Search the records for the word "Write" and report each line that has it.
** start Materials provided **
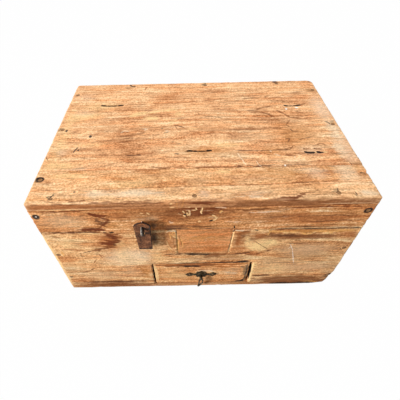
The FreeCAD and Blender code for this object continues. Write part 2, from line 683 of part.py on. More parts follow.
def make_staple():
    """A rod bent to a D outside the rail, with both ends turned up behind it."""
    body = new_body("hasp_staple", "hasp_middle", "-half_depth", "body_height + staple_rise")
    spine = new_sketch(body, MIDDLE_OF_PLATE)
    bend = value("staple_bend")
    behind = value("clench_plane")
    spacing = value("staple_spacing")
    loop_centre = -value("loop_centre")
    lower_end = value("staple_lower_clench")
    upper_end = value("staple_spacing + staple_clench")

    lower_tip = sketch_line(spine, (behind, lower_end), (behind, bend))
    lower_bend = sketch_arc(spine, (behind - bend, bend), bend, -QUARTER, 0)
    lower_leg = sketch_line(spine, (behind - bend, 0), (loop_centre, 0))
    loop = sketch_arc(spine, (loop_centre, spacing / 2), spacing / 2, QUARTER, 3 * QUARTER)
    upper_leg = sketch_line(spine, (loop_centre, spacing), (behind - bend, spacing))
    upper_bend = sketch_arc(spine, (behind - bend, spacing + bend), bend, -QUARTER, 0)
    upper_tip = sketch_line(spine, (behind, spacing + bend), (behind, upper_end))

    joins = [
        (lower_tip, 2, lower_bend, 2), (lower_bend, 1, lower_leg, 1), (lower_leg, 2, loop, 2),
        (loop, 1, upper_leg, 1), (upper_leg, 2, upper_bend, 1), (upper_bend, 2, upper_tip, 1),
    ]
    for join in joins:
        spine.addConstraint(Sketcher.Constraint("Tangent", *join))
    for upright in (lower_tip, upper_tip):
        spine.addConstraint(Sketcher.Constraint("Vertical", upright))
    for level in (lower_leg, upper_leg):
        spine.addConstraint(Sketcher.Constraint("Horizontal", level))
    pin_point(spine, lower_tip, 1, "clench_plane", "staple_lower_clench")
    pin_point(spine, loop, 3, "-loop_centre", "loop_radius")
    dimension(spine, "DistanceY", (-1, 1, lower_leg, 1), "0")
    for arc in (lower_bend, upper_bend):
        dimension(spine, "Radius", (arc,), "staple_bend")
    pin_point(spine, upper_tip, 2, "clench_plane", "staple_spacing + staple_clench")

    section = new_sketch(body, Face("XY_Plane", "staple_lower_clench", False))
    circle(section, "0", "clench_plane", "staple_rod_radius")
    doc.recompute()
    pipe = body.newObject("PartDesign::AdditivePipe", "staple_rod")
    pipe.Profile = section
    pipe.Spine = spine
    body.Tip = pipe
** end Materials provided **
** start Materials provided **
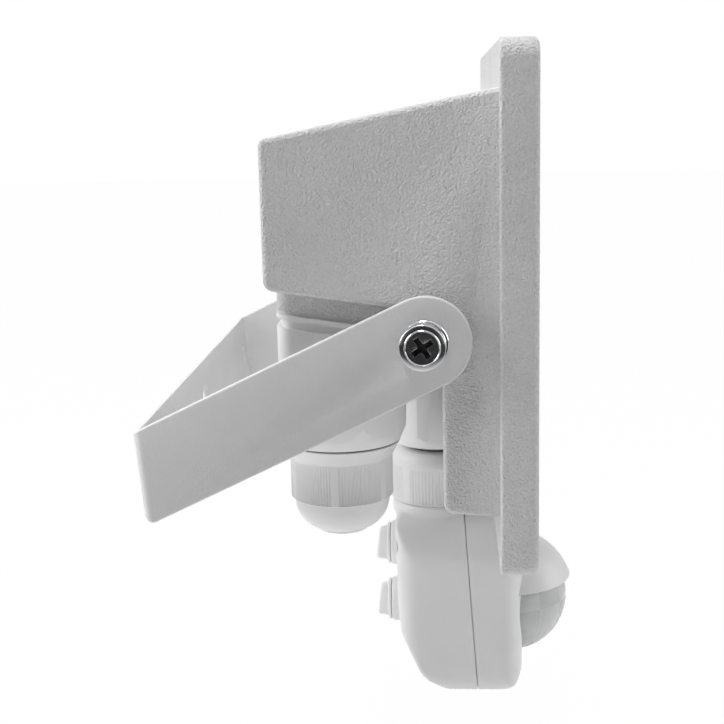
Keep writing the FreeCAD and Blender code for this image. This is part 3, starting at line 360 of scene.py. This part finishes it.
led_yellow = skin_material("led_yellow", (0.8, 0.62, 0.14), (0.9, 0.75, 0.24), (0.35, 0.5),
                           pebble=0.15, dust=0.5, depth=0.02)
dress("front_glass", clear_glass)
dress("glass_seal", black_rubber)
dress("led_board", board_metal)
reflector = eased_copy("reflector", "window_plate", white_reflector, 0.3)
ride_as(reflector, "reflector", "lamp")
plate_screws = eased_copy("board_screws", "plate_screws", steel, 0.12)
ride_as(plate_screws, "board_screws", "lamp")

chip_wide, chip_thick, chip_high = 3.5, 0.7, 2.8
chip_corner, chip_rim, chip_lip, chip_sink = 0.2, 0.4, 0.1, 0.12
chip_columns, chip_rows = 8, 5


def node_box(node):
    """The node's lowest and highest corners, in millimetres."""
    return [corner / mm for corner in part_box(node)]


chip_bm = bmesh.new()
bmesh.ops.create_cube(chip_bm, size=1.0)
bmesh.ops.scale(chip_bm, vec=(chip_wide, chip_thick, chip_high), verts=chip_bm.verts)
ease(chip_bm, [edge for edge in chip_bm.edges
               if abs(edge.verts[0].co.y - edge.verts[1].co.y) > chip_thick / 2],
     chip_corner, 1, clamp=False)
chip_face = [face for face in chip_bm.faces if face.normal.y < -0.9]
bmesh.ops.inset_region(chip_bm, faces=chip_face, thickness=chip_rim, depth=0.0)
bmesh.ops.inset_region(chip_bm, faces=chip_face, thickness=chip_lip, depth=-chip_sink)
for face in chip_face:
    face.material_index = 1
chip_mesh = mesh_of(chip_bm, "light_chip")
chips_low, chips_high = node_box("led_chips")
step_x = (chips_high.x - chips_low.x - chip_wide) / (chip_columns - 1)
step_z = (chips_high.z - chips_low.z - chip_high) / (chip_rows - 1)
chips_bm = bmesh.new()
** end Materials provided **
** start Materials provided **
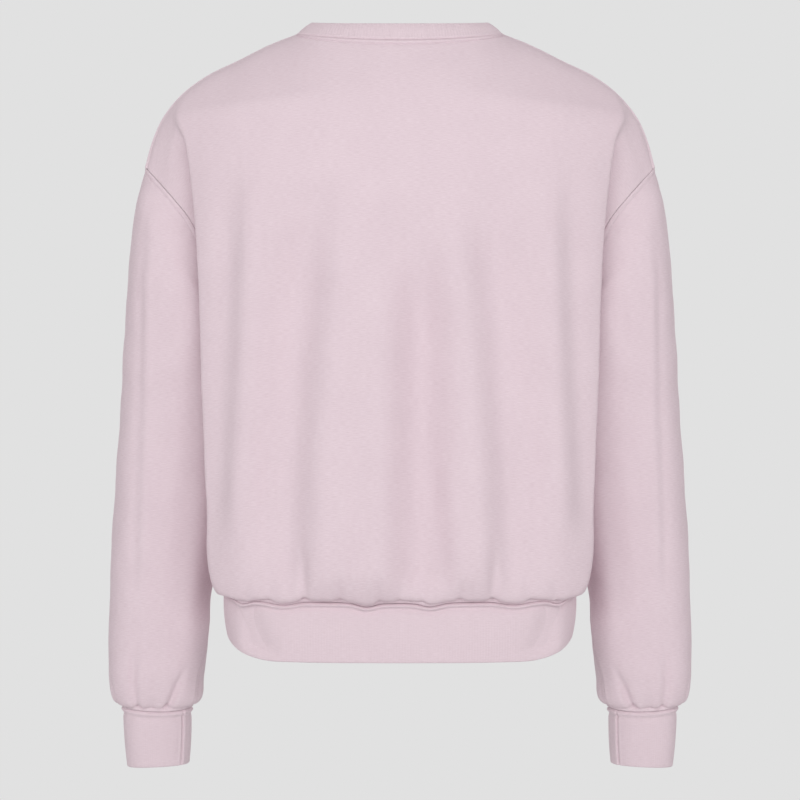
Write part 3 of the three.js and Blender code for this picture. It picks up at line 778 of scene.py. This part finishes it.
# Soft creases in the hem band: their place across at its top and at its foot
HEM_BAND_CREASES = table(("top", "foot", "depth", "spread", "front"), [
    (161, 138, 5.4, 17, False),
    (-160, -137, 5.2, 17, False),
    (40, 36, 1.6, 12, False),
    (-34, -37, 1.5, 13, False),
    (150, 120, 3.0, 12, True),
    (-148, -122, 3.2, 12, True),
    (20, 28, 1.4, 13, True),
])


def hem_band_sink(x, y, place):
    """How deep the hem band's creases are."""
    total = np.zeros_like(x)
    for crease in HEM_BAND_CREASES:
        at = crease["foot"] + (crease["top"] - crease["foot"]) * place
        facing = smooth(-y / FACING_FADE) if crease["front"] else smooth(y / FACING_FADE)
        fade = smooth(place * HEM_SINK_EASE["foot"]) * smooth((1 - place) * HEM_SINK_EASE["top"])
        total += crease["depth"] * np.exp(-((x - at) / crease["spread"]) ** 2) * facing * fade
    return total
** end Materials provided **
▶ Full output
The FreeCAD and Blender code for this object continues. Write part 2, from line 683 of part.py on. More parts follow.
Write part 3 of the three.js and Blender code for this picture. It picks up at line 778 of scene.py. This part finishes it.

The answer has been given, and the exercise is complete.